WHAT YOU SHOULD DO
Take the data below and extract the lines from the one with "base_board();" to the one with "imported = [obj", inclusive, exactly as written.

DATA BLOCK
════
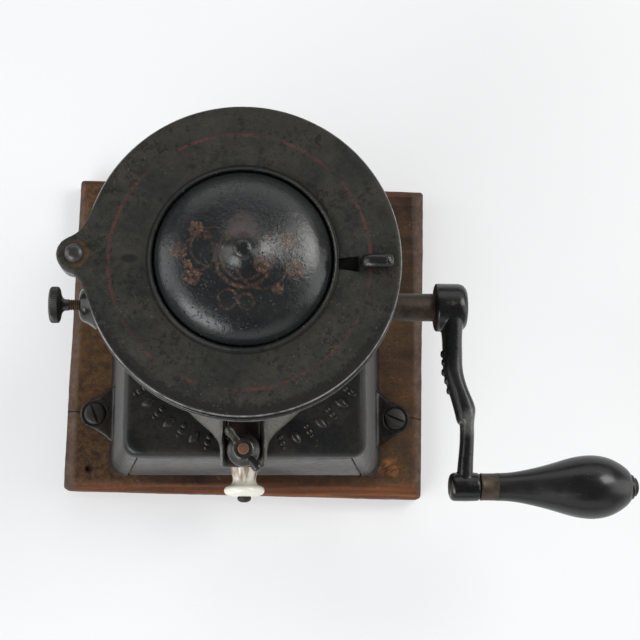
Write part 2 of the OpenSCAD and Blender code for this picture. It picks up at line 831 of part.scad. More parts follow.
// Folded tin tray: floor, two sides, back, and a low front tab riveted to the casting.
module drawer_tray() {
  tab_y = front_y + front_t + front_run * (rivet_z + 8 - box_z) + 0.1;
  tab_top = tray_z + 20;
  slope_y = front_y + front_t + 0.05;
  color("silver") difference() {
    union() {
      difference() {
        translate([-tray_w / 2, tab_y, tray_z]) cube([tray_w, tray_back_y - tab_y, tray_h]);
        translate([-tray_w / 2 + tray_t, tab_y - 1, tray_z + tray_t])
          cube([tray_w - 2 * tray_t, tray_back_y - tab_y + 1 - tray_t, tray_h]);
      }
      translate([-tray_w / 2, tab_y, tray_z]) cube([tray_w, tray_t, 20]);
    }
    for (x = rivet_x) rod_y(tab_y - 2, tab_y + 4, rivet_r + 0.02, x, rivet_z);
    // The sides' front edges lean back along the casting.
    rotate([90, 0, 90]) translate([0, 0, -100]) linear_extrude(200)
      polygon([[front_y - 5, tab_top], [slope_y + front_run * (tab_top - box_z), tab_top],
               [slope_y + front_run * box_h, box_top], [front_y - 5, box_top]]);
  }
}

module drawer_rivets() {
  tab_y = front_y + front_t + front_run * (rivet_z + 8 - box_z) + 0.1;
  color(iron) for (x = rivet_x) {
    rod_y(front_y + 1.8, tab_y + tray_t + 1, rivet_r, x, rivet_z);
    translate([x, tab_y + tray_t + 0.05, rivet_z]) rotate([-90, 0, 0]) cylinder(h = 1.2, r1 = 3.2, r2 = 2);
  }
}

module porcelain_knob() {
  color("ivory") translate([knob_x, knob_face_y - 0.6, knob_z]) rotate([90, 0, 0]) rotate_extrude()
    polygon([
      [2.1, 0], [8.2, 0], [7.6, 1.5], [7, 4], [7.2, 7], [8.6, 9.4], [10.8, 11], [knob_d / 2 - 0.3, 12.2],
      [knob_d / 2, 13.6], [knob_d / 2 - 0.5, 15], [10.4, 16.5], [7.4, knob_len - 0.8],
      [4.4, knob_len - 0.8], [2.1, knob_len - 0.8]
    ]);
}

module knob_washer() {
  color(iron) translate([knob_x, knob_face_y - 0.02, knob_z]) difference() {
    rotate([90, 0, 0]) cylinder(h = 0.5, r = 6);
    rotate([90, 0, 0]) translate([0, 0, -1]) cylinder(h = 3, r = 2.1);
  }
}

module knob_screw() {
  tip_y = knob_face_y - 0.6 - knob_len + 0.8;
  color(iron) {
    rod_y(tip_y - 0.5, knob_face_y + front_t + 6, 2.05, knob_x, knob_z);
    difference() {
      translate([knob_x, tip_y - 0.05, knob_z]) rotate([90, 0, 0]) {
        cylinder(h = 1.6, r = 4.6);
        translate([0, 0, 1.6]) cylinder(h = 1.5, r1 = 4.6, r2 = 2.8);
      }
      translate([knob_x - 6, tip_y - 4, knob_z - 0.6]) cube([12, 2, 1.2]);
    }
  }
}

module knob_nut() {
  nut_y = knob_face_y + front_t + 0.7;
  color(iron) difference() {
    translate([knob_x - 4.5, nut_y, knob_z - 4.5]) cube([9, 3.6, 9]);
    rod_y(nut_y - 1, nut_y + 6, 2.07, knob_x, knob_z);
  }
}

base_board();
board_screw();
mill_box();
lug_screws();
hopper_foot();
hopper_housing();
hopper_bowl();
hopper_rim();
hopper_stud();
wing_nut();
lid();
lid_pivot();
lid_pivot_nut();
bearing_bush();
crankshaft();
feed_worm();
worm_pin();
turning_burr();
burr_pin();
ring_burr();
ring_burr_screws();
burr_spring();
thrust_button();
thumb_screw();
crank_arm();
crank_pin();
handle_pin();
handle_washer();
ferrule();
grip();
drawer_front();
drawer_tray();
drawer_rivets();
porcelain_knob();
knob_screw();
knob_nut();
knob_washer();
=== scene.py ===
"""Looks for the antique coffee mill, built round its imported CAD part.

Pieces the photograph shows are built again here in mesh code, inside the CAD pieces' places, with lengths in
millimetres. The hidden pieces stay the CAD solids. Material code works in metres.
"""

import math

import bmesh
import bpy
from mathutils import Matrix, Vector, noise


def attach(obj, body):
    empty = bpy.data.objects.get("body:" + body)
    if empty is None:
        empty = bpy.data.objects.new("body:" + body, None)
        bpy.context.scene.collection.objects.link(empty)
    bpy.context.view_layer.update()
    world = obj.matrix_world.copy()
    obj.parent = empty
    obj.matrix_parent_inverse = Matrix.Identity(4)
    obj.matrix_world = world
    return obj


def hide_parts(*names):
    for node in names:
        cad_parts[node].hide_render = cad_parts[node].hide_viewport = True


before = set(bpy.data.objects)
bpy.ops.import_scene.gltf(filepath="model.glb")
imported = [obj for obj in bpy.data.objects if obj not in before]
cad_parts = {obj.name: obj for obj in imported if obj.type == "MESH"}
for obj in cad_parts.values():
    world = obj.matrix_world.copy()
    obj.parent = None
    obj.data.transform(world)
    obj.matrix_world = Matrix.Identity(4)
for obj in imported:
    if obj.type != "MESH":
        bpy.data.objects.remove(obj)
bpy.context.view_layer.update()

MM = 0.001
TAU = 2 * math.pi

# ---------------------------------------------------------------- sizes shared with the CAD part
BOARD_W, BOARD_D = 221, 198
BOARD_SKEW = -1.4
BOARD_SHIFT = (1, 2.5)
BOX_Z, BOX_TOP = 20, 72
BOX_W, BOX_D = 163, 170
SIDE_LEAN, FRONT_LEAN = 11, 7
BOX_H = BOX_TOP - BOX_Z
SHAFT_Z = 124
RIM_Z = 226
LID_X, LID_Y, LID_Z, LID_T = -0.3, 2, 226.3, 2.9
DOME_R, DOME_H, BOSS_H = 42.4, 19.4, 1.6
TAB_X, TAB_Y = 55, 0.2
BOWL_R = 70.8
EAR_X, EAR_Y, EAR_R = -80, 3.5, 9
STUD_X, STUD_Y, STUD_R = -0.7, -75, 3.25
CRANK_LEN = 99
HUB_LEFT, HUB_RIGHT, HUB_R = 105, 122.6, 13.4
GRIP_HUB_LEFT, GRIP_HUB_RIGHT, GRIP_HUB_R = 111, 127.5, 7.7
FERRULE_LEN = 9.8
GRIP_LEFT = GRIP_HUB_RIGHT + 0.3 + FERRULE_LEN
GRIP_LEN, GRIP_R = 74.4, 17.2
KNOB_X, KNOB_Z = -0.3, 45
LUGS = ((-92.2, -48), (92.2, -50.5))
WALL = 4
DOOR_LOW, DOOR_HIGH = 71.5, 62.25
REAR_LUG_Y = BOX_D / 2 + 8.5
LUG_TOP = 26
CORNER_SCREW = (91, -82)
EMPTY_HOLE = (-96, -81)
SCREW_R = 2.1
PIN_R = 3
SHAFT_R = 5.5
HUB_PIN_X, HUB_PIN_R = 113, 1.6
FLOOR_HALF = 30000
SHAFT = (0, 0, SHAFT_Z)
GRIP = (0, -CRANK_LEN, SHAFT_Z)
STUD = (STUD_X, STUD_Y, 0)
EAR = (EAR_X, EAR_Y, 0)
KNOB = (KNOB_X, 0, KNOB_Z)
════
REPLY
base_board();
board_screw();
mill_box();
lug_screws();
hopper_foot();
hopper_housing();
hopper_bowl();
hopper_rim();
hopper_stud();
wing_nut();
lid();
lid_pivot();
lid_pivot_nut();
bearing_bush();
crankshaft();
feed_worm();
worm_pin();
turning_burr();
burr_pin();
ring_burr();
ring_burr_screws();
burr_spring();
thrust_button();
thumb_screw();
crank_arm();
crank_pin();
handle_pin();
handle_washer();
ferrule();
grip();
drawer_front();
drawer_tray();
drawer_rivets();
porcelain_knob();
knob_screw();
knob_nut();
knob_washer();
=== scene.py ===
"""Looks for the antique coffee mill, built round its imported CAD part.

Pieces the photograph shows are built again here in mesh code, inside the CAD pieces' places, with lengths in
millimetres. The hidden pieces stay the CAD solids. Material code works in metres.
"""

import math

import bmesh
import bpy
from mathutils import Matrix, Vector, noise


def attach(obj, body):
    empty = bpy.data.objects.get("body:" + body)
    if empty is None:
        empty = bpy.data.objects.new("body:" + body, None)
        bpy.context.scene.collection.objects.link(empty)
    bpy.context.view_layer.update()
    world = obj.matrix_world.copy()
    obj.parent = empty
    obj.matrix_parent_inverse = Matrix.Identity(4)
    obj.matrix_world = world
    return obj


def hide_parts(*names):
    for node in names:
        cad_parts[node].hide_render = cad_parts[node].hide_viewport = True


before = set(bpy.data.objects)
bpy.ops.import_scene.gltf(filepath="model.glb")
imported = [obj for obj in bpy.data.objects if obj not in before]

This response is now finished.